5. Toby Matthiesen is a British researcher who has followed developments in the Persian Gulf area for a decade and is a specialist in Gulf sectarianism. His book include Sectarian Gulf, Bahrain, Saudi Arabia, and the Arab Spring that wasn’t, Stanford Briefs, USA, 2013; The Other Saudis, Shiism, Dissent and Sectarianism, Cambridge Middle East Studies, UK, 2014

6. Nawaf Obaid a senior fellow at the King Faysal Center for Research and Islamic Studies in Riyadh and has been Managing Director for Saudi National Security Assessment project, he has worked for the Saudi Royal Court (2007-2011) and has been special advisor to the Ambassador of Saudi Arabia in United Kingdom (2011-2015).

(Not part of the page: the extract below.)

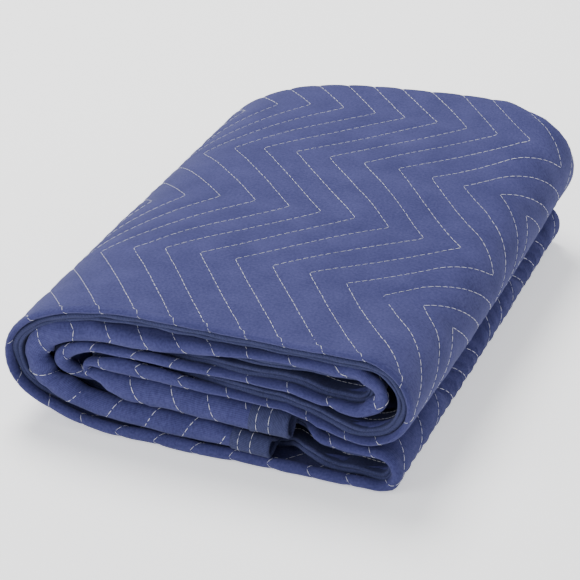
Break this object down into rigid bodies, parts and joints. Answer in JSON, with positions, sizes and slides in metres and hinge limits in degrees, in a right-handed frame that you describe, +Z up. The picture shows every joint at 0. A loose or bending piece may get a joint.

7. Khobar is a town in the Eastern Province

8. The World’s Most Misunderstood Martyr, Foreign Policy, January 8, 2016

9. marja’, the source of imitation, the highest religious leader of a Shia School of jurisprudence

10. Unemployment among certain sectors of Saudi youth is around 40 %, poverty affects 40 % of the population and the housing problem 60 %. These figures were provided by Saudi ministers interviewed by Karen House, author of the book: On Saudi Arabia, its people, past, religion, fault lines – and future, Alfred A. Knopf, publisher, New York, 2012 ; Another source for the youth unemployment data: John Sfakianakis: Employment Quandary: Youth Struggle to Find Work Raises Urgency for Reforms, Banque Saudi Faransi, 16.2.2011.